FLOG your golf course to fund front-line public services, English councils were told yesterday after another huge funding cut.

Local authorities already facing a financial black hole saw their budgets slashed again by £4 billion in the Autumn Statement.

Parks, children’s centres, libraries, museums and leisure centres will be closed completely or scaled back as councils try to protect life-saving social care, the Local Government Association warned.

But Chancellor George Osborne claimed their losses would be compensated with new rights to pocket the proceeds of public facilities they privatise.

“Local government is sitting on property worth a quarter of a trillion pounds,” he said.

“So we’re going to let councils spend 100 per cent of the receipts from the assets they sell to improve local services.”

Asked which services should be sold, Treasury officials singled out 6,000 shops, 350 pubs and 298 golf courses and a cinema currently owned by councils.

The suggested sell-off of public property was part of radical changes to local government funding.

Mr Osborne revealed he is going to phase out Treasury funding for local councils completely by the end of the parliament.

Local councils will instead be allowed to keep money raised from business rates, in what the Chancellor dubbed a “revolution in the way we govern this country.”
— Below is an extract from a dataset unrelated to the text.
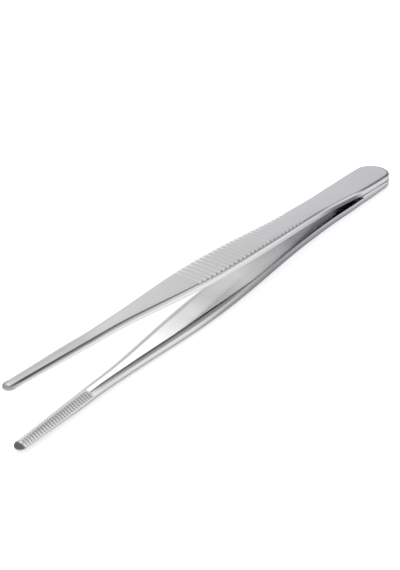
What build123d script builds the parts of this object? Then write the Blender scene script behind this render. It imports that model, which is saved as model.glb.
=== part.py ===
from build123d import *
from math import atan2, cos, degrees, hypot, pi, sin
import os

# A pair of one-piece steel arms, welded together at the butt and sprung apart at the tips.
# It lies on its lower arm: +X runs from the butt to the tips, +Y across the width, +Z is up.
# The origin is under the middle of the pair, on the surface that it lies on.
# Everything is drawn about the middle plane between the arms, which is tilted with the tips up.

# Both arms
arm_length = 145.0
seam_length = 17.0
tip_opening = 14.5

# Width of an arm, and where along it each width is reached
butt_width = 10.3
neck_width = 7.6
grip_width = 9.9
jaw_width = 4.0
tip_width = 3.25
width_place_shares = (0.062, 0.26, 0.545, 0.85, 1.0)

# Thickness of an arm, and where along it each thickness is reached
butt_thickness = 1.85
neck_thickness = 2.1
grip_thickness = 2.42
jaw_thickness = 2.05
tip_thickness = 1.5
thickness_place_shares = (0.062, 0.28, 0.52, 0.84, 1.0)

# Sections that the arm is drawn through, after the butt, as shares of the arm's length
station_shares = (0.14, 0.20, 0.26, 0.33, 0.40, 0.47, 0.54, 0.58, 0.62, 0.70, 0.78)
# Height of the inner face over the middle plane there, as shares of its height at the tip. The
# one at 0.58 is a hair under a straight line, so the pair lies steady on the places beside it.
rise_shares = (0.097, 0.152, 0.21, 0.262, 0.326, 0.404, 0.4785, 0.5191, 0.5713, 0.6665, 0.756)
# The same height where the jaw begins, from which the jaw runs straight to the tip
jaw_rise_share = 0.808
# How far along the arm the slope of the inner face is taken, either way, as a share of its length
slope_reach_share = 0.06

# The wedge-shaped pad on the lower butt, which fills the space between the two butts: how thick
# it is at the centre of the round end and at the seam's end, and how far in from the butt's sides
pad_back_thickness = 0.34
pad_front_thickness = 0.92
pad_inset = 0.1

# Round outer edges: their reach over half the width and their depth in the thickness
round_place_shares = (0.062, 0.26, 0.54, 0.84, 1.0)
round_reach_shares = (0.13, 0.14, 0.16, 0.43, 0.65)
round_depth_shares = (0.33, 0.33, 0.37, 0.44, 0.47)

# The outer face is hollowed by a hair across the grip, so the pair lies steady on the grip's edges
hollow_place_shares = (0.12, 0.36, 0.74, 0.84)
hollow_depths = (0, 0.03, 0.03, 0)

# Bevelled inner edges: a trace at the neck, broad from the front of the grip to the tip
bevel_place_shares = (0.062, 0.40, 0.62, 0.84, 1.0)
bevel_reach_shares = (0.045, 0.055, 0.38, 0.65, 0.57)
bevel_depth_shares = (0.08, 0.09, 0.31, 0.32, 0.4)

# Finger grooves across the outer face of the grip
groove_count = 26
groove_start = 45.3
groove_pitch = 1.7
groove_width = 1.1
groove_depth = 0.3

# Teeth cut across the inner face of the jaw, over its bevelled edges too
tooth_count = 27
tooth_start = 123.8
tooth_pitch = 0.73
tooth_width = 0.64
tooth_depth = 0.4

# The neck is the stretch that flexes, from the seam's end to here, and it hinges at one line
neck_end = 44.0
hinge_place = 31.0
jaw_clearance = 0.1

# The spot weld that holds the two butts together
weld_diameter = 4.6
weld_depth = 0.6

# How far each cutter passes the metal
overrun = 1.0

half_opening = tip_opening / 2
butt_place = butt_width / 2
cap_place = arm_length - tip_width / 2
jaw_start = tooth_start - tooth_pitch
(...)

They will also be allowed to put 2 per cent extra on council tax to pay for social care services.

Mr Osborne claimed that “local government will be spending the same in cash terms as it does today” after the funding changes are implemented.

But Unison, which represents hundreds of thousands local government workers, accused the Chancellor of “passing the buck” on social care to cash-strapped councils.

General secretary Dave Prentis added: “Allowing local councils to raise council taxes locally to put more cash in social care will create a postcode lottery, where more deprived areas have less to spend than wealthier ones.

“Similarly allowing local councils to raise and spend their own business rates means yet more uncertainty, and also risks widening the gap between income-rich and income-poor areas."